- _INFORMATION SHOWN_
----

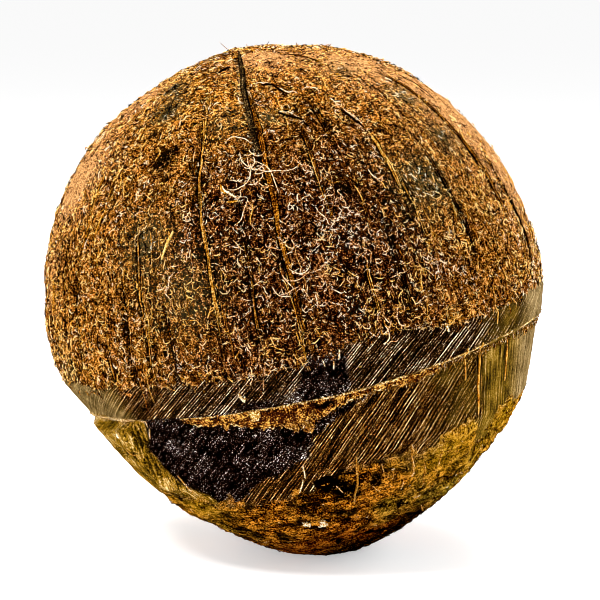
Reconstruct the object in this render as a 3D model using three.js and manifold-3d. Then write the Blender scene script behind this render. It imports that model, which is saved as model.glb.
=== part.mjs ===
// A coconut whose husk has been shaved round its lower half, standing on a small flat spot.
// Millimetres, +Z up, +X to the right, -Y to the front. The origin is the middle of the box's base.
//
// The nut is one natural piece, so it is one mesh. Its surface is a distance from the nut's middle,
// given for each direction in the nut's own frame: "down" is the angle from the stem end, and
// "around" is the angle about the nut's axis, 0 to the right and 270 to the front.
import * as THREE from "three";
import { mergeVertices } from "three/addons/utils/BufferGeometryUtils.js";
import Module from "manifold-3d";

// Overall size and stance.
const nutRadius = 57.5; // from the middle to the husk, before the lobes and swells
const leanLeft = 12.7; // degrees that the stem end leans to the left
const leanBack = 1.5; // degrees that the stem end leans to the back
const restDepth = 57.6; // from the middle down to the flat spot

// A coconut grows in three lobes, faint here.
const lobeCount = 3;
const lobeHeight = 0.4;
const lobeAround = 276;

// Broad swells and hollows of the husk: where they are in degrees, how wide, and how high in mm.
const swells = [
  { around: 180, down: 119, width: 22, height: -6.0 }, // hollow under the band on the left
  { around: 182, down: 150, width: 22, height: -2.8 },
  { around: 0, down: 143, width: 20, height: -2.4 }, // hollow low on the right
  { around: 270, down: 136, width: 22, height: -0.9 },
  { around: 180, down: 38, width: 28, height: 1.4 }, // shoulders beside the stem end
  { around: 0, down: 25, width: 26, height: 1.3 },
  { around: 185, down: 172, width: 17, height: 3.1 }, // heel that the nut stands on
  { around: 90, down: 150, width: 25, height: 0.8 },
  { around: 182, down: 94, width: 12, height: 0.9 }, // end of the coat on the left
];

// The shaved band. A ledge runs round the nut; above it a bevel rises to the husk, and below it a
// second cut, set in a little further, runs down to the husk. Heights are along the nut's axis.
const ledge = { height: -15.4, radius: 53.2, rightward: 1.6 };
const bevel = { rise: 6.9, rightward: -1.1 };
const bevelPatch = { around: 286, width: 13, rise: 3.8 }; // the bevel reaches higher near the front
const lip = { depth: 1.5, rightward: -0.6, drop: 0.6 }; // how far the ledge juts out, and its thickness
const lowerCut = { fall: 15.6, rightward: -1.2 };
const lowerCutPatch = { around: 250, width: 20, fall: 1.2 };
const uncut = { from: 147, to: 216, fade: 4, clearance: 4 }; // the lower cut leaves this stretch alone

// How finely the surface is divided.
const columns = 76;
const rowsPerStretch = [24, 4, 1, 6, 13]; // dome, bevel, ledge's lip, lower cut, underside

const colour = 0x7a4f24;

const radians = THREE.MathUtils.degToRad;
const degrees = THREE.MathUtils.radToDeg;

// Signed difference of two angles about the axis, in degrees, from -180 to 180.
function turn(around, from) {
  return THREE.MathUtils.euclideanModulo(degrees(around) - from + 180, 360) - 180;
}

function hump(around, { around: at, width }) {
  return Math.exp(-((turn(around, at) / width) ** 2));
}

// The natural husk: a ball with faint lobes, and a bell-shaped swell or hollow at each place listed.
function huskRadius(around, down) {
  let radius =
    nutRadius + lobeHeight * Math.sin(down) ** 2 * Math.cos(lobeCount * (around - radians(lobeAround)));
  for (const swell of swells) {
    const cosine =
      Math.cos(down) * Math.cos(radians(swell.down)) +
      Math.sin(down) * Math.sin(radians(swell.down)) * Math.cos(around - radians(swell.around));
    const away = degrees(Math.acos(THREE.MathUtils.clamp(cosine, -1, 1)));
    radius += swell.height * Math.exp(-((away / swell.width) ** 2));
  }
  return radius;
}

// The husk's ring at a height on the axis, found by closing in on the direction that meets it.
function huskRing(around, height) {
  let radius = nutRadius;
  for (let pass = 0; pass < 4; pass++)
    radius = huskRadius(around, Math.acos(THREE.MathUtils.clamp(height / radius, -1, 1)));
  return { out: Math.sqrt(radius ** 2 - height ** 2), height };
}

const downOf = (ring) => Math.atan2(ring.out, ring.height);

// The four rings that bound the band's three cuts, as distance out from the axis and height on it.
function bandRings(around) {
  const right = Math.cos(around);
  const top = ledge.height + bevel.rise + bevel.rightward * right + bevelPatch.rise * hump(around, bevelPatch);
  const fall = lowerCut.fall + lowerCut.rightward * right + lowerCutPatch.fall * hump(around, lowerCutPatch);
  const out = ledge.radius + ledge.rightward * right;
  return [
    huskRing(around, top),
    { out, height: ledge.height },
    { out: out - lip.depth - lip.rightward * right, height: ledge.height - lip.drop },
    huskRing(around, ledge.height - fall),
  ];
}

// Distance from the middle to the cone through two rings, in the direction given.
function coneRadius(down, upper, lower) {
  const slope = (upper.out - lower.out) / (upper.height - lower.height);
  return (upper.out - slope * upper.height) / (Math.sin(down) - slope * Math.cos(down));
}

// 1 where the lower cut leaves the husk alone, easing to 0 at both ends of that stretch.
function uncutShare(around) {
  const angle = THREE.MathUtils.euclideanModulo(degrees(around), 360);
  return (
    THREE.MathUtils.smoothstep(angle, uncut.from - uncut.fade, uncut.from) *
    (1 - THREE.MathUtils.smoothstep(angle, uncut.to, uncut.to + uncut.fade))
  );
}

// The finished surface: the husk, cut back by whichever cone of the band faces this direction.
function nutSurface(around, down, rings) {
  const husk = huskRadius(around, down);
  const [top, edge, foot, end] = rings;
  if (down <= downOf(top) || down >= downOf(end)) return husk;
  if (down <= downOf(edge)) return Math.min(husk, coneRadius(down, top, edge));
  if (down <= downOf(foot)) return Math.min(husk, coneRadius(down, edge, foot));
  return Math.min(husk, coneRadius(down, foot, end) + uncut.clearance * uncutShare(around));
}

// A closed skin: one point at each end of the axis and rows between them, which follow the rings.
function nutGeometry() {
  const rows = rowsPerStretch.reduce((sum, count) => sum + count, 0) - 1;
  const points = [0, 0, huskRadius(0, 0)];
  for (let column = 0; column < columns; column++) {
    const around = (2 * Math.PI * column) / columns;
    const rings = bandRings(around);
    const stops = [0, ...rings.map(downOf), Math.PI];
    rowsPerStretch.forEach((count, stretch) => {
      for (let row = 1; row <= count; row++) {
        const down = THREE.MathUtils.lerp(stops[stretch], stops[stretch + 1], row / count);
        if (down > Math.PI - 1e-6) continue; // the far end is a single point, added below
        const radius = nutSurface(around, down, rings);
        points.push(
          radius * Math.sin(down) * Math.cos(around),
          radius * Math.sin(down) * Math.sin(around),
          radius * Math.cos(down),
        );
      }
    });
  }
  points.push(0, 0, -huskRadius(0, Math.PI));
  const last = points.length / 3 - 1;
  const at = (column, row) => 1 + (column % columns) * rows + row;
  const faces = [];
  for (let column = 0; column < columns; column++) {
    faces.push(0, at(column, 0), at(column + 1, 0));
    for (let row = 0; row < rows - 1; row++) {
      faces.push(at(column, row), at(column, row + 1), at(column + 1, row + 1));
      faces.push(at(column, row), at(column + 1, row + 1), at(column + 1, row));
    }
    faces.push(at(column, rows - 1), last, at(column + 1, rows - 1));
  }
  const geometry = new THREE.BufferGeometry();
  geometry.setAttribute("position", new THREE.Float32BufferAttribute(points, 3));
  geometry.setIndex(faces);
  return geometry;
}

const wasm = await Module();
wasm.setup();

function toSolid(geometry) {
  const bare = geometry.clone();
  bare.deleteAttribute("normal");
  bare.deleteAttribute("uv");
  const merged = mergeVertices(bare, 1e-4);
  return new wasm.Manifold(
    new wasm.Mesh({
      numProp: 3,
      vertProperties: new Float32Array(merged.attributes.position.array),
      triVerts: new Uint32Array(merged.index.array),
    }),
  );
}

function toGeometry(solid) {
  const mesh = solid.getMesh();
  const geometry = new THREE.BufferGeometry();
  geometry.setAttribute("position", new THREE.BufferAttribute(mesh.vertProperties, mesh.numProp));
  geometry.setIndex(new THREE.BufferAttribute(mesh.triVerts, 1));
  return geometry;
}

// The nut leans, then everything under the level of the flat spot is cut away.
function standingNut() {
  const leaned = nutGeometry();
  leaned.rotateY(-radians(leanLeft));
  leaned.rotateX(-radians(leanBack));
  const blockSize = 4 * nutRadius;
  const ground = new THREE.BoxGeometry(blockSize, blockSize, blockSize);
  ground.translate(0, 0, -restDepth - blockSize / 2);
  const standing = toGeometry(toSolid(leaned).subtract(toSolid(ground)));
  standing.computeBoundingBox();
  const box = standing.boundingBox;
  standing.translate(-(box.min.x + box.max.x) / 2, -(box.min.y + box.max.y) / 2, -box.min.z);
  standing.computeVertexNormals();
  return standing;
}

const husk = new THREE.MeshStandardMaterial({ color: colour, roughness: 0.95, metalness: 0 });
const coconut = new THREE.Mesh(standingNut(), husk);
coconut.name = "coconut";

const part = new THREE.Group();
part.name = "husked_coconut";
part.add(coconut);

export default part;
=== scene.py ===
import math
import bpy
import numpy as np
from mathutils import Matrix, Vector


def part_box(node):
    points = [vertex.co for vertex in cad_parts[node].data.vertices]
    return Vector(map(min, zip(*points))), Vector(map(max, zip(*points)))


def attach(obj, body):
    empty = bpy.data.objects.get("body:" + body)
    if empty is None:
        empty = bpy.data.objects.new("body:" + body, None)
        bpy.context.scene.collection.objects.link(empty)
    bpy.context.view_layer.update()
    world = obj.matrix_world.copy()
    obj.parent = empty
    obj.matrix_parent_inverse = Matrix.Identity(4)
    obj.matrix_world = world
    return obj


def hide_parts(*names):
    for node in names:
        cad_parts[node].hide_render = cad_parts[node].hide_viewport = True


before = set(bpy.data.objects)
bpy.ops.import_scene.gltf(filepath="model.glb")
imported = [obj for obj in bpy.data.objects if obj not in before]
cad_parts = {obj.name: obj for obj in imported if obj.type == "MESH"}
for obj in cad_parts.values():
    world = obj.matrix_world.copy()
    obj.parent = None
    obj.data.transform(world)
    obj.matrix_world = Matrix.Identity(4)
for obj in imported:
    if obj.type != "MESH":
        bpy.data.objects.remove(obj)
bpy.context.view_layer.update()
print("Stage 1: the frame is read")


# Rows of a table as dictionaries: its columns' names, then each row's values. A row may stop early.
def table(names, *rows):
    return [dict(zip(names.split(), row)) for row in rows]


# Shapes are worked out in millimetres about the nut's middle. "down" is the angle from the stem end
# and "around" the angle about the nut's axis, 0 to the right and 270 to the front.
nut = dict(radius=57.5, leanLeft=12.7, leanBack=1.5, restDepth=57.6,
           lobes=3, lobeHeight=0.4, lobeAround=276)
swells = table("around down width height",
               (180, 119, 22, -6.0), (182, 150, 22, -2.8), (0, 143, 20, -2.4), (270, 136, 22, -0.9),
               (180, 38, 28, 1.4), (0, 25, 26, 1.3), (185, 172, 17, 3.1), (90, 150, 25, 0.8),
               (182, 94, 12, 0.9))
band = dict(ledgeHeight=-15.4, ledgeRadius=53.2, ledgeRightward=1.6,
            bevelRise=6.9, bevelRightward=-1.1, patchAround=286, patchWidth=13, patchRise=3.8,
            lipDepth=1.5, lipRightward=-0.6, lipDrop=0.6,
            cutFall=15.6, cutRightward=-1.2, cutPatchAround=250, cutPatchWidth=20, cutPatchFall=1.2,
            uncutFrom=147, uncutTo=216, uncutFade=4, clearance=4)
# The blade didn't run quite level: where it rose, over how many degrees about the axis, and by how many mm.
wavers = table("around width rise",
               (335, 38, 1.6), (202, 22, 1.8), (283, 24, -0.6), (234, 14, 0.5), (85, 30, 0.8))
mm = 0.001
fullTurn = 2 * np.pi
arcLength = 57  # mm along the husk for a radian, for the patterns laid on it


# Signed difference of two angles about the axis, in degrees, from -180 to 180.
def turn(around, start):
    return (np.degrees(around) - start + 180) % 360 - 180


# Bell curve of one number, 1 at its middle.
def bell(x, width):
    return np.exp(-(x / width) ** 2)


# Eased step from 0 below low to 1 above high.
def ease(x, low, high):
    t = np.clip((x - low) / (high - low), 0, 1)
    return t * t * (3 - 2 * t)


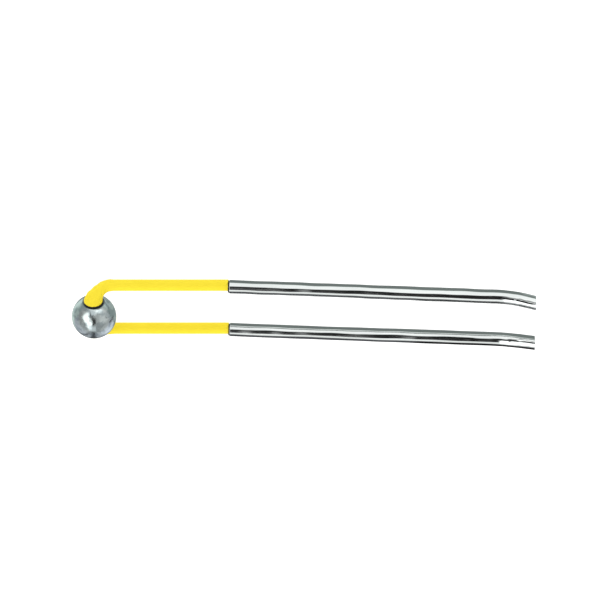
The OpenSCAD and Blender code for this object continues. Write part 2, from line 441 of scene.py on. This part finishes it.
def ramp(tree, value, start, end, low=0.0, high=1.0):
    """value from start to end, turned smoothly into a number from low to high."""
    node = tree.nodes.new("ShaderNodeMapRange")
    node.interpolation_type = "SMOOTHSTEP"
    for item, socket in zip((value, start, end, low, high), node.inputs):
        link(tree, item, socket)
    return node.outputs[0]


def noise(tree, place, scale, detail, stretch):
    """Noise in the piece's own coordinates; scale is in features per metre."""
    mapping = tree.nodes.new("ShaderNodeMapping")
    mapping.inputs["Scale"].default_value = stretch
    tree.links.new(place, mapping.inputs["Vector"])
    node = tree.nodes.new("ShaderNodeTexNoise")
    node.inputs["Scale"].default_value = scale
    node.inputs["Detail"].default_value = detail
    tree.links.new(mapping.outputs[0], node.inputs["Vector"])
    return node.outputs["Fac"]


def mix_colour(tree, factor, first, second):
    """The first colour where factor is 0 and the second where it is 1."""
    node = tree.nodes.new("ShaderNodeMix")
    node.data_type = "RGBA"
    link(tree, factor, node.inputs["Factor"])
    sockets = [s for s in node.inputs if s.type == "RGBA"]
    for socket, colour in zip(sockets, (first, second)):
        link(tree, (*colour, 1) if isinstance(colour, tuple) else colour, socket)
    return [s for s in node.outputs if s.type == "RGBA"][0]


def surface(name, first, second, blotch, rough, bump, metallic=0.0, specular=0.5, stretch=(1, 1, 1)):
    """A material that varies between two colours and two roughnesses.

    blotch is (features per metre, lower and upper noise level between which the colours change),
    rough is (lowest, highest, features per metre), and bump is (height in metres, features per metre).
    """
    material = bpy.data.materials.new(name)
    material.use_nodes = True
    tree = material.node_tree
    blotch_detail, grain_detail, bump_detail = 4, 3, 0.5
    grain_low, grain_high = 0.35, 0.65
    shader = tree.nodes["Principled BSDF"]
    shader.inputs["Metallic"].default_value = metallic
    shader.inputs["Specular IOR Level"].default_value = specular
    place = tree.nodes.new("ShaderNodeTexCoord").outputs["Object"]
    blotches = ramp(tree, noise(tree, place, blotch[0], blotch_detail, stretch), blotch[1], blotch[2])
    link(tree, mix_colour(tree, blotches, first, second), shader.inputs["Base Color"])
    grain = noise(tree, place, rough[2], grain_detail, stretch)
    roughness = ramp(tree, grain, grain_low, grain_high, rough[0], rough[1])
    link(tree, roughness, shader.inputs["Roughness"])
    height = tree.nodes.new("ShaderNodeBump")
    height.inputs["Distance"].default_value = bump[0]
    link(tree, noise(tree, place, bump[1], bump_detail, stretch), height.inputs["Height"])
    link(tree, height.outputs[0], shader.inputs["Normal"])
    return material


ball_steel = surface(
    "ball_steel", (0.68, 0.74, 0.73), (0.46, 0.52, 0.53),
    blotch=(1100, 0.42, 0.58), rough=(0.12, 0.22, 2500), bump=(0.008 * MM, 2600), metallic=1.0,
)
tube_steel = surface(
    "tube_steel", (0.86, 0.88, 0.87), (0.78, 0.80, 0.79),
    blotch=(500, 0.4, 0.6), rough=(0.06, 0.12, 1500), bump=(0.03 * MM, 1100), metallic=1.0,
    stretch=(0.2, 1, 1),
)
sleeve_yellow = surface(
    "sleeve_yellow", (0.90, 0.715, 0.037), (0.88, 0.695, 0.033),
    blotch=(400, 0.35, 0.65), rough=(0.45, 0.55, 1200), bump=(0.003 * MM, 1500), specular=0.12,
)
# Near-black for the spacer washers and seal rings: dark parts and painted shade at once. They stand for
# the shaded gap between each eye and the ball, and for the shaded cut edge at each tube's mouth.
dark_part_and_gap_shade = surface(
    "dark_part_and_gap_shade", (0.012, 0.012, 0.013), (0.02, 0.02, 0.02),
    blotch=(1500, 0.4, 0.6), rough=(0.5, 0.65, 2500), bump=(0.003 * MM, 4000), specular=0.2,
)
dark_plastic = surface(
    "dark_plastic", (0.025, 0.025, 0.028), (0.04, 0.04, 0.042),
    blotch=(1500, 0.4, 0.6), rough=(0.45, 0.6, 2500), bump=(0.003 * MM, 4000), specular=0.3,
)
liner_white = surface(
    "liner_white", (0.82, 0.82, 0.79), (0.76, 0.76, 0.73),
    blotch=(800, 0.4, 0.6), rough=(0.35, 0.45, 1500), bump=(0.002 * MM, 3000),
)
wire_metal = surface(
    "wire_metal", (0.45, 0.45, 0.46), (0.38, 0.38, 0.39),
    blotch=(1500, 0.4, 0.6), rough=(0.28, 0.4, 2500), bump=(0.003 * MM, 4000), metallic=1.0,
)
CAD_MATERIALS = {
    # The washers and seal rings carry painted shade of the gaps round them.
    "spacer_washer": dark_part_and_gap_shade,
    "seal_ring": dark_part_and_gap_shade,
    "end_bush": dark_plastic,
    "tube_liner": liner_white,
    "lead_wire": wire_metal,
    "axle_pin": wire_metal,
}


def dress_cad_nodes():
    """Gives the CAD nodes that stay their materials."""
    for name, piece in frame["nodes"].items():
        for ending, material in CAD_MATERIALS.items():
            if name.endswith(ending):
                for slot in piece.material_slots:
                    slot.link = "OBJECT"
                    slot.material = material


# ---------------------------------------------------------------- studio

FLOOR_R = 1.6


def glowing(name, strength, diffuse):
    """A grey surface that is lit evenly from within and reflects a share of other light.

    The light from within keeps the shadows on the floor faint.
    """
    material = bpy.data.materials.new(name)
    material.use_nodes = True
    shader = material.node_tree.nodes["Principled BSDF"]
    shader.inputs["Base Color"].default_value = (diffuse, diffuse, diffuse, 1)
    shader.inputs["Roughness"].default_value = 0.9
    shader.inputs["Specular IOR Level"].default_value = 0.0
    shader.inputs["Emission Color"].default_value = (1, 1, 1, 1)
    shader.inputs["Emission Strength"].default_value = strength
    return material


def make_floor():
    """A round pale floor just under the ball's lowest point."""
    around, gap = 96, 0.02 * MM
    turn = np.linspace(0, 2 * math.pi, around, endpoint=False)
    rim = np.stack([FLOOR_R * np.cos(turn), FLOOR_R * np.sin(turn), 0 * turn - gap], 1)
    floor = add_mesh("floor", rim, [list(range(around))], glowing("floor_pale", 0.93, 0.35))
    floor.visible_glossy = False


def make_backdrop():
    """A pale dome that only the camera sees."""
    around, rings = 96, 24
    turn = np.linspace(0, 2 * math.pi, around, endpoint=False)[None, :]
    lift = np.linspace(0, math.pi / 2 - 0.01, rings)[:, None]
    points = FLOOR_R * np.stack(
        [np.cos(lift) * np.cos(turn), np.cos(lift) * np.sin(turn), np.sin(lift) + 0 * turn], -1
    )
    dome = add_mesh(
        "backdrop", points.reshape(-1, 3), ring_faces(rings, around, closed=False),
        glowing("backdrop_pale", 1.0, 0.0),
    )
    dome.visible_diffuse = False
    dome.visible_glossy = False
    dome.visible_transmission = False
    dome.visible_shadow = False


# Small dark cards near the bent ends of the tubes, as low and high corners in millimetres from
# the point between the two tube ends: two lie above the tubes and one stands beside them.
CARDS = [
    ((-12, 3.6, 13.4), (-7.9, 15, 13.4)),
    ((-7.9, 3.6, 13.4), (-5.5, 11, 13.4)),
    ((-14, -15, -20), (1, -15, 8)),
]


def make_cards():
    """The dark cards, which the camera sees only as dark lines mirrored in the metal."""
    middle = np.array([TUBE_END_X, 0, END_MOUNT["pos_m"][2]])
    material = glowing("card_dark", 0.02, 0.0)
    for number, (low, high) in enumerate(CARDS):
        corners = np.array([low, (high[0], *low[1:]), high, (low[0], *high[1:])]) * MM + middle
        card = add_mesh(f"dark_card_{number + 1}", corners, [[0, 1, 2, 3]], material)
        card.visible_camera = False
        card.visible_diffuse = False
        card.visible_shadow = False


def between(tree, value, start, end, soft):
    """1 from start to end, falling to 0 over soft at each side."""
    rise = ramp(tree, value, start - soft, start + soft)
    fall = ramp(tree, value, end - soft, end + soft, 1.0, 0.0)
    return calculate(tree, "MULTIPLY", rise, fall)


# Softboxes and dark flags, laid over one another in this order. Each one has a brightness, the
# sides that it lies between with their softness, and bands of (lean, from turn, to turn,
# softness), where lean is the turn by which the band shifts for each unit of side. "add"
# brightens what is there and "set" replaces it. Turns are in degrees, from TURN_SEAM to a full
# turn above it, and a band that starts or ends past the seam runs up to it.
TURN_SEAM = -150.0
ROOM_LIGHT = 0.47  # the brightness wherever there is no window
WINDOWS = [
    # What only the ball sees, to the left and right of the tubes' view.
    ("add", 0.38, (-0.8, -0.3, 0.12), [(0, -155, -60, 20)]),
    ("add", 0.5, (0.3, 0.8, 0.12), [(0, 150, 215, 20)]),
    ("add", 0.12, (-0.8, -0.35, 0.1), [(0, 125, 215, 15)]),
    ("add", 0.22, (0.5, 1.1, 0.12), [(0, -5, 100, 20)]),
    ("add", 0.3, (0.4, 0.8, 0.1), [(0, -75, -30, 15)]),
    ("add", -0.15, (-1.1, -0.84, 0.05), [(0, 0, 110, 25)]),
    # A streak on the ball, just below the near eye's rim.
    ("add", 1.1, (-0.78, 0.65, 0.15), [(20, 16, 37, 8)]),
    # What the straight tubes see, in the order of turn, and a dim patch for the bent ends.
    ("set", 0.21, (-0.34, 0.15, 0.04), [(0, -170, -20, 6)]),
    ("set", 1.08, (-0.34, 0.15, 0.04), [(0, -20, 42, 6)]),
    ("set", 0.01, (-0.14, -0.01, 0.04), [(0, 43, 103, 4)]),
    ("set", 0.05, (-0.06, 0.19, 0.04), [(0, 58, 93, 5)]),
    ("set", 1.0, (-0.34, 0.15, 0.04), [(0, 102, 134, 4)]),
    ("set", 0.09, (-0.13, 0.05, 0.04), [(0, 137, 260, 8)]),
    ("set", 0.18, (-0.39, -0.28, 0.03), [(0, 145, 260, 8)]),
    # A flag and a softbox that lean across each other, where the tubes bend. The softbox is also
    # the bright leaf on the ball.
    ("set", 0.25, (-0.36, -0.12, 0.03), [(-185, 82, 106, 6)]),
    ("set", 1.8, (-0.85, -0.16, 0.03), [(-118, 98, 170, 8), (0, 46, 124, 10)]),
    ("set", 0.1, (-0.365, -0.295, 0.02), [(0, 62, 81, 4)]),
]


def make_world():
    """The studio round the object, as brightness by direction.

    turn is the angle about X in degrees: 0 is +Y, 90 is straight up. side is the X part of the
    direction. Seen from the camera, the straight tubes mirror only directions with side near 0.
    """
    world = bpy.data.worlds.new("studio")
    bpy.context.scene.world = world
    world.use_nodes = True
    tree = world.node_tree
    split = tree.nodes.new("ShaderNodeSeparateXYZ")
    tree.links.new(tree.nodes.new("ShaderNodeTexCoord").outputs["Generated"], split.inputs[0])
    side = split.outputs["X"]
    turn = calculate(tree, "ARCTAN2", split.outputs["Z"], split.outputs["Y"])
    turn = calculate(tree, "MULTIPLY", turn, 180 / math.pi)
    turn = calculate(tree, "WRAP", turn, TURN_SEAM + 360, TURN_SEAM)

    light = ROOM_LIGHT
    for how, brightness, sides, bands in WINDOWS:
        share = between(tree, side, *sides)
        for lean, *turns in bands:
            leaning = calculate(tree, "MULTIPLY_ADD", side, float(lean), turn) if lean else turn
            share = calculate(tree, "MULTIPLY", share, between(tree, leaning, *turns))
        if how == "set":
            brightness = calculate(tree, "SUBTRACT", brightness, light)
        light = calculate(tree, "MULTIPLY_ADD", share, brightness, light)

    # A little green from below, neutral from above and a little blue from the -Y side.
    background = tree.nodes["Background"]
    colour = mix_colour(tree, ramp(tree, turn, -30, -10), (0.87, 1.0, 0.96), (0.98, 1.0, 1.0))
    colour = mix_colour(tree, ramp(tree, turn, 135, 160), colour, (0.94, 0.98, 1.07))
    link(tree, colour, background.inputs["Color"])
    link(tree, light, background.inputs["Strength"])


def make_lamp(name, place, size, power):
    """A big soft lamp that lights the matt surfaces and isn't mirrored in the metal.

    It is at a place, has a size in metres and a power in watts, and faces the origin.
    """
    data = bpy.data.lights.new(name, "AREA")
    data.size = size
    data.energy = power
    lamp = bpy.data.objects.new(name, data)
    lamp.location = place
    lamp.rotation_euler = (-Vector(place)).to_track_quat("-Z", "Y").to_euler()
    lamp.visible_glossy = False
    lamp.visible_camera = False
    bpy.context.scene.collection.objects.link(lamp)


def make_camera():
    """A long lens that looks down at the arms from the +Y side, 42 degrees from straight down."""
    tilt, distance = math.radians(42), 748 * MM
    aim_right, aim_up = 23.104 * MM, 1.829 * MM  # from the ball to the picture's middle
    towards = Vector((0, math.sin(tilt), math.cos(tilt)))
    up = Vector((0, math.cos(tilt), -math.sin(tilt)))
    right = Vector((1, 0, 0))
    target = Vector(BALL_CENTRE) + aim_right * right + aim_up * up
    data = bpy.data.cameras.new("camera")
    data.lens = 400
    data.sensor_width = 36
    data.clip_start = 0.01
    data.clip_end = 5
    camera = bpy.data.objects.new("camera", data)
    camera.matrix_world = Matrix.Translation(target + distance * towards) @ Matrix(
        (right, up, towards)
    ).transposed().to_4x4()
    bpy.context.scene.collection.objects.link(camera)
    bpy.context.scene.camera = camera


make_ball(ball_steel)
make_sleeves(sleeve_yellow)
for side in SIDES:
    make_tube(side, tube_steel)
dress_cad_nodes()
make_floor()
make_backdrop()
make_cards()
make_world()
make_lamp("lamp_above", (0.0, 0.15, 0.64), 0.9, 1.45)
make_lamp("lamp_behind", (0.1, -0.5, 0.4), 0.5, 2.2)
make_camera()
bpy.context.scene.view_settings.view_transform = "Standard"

----

- _PROBLEM TO WORK ON_
Isolate the lines that hold the word "Blender" and copy all of them.

- _FINAL RESULT_
Reconstruct the object in this render as a 3D model using three.js and manifold-3d. Then write the Blender scene script behind this render. It imports that model, which is saved as model.glb.
The OpenSCAD and Blender code for this object continues. Write part 2, from line 441 of scene.py on. This part finishes it.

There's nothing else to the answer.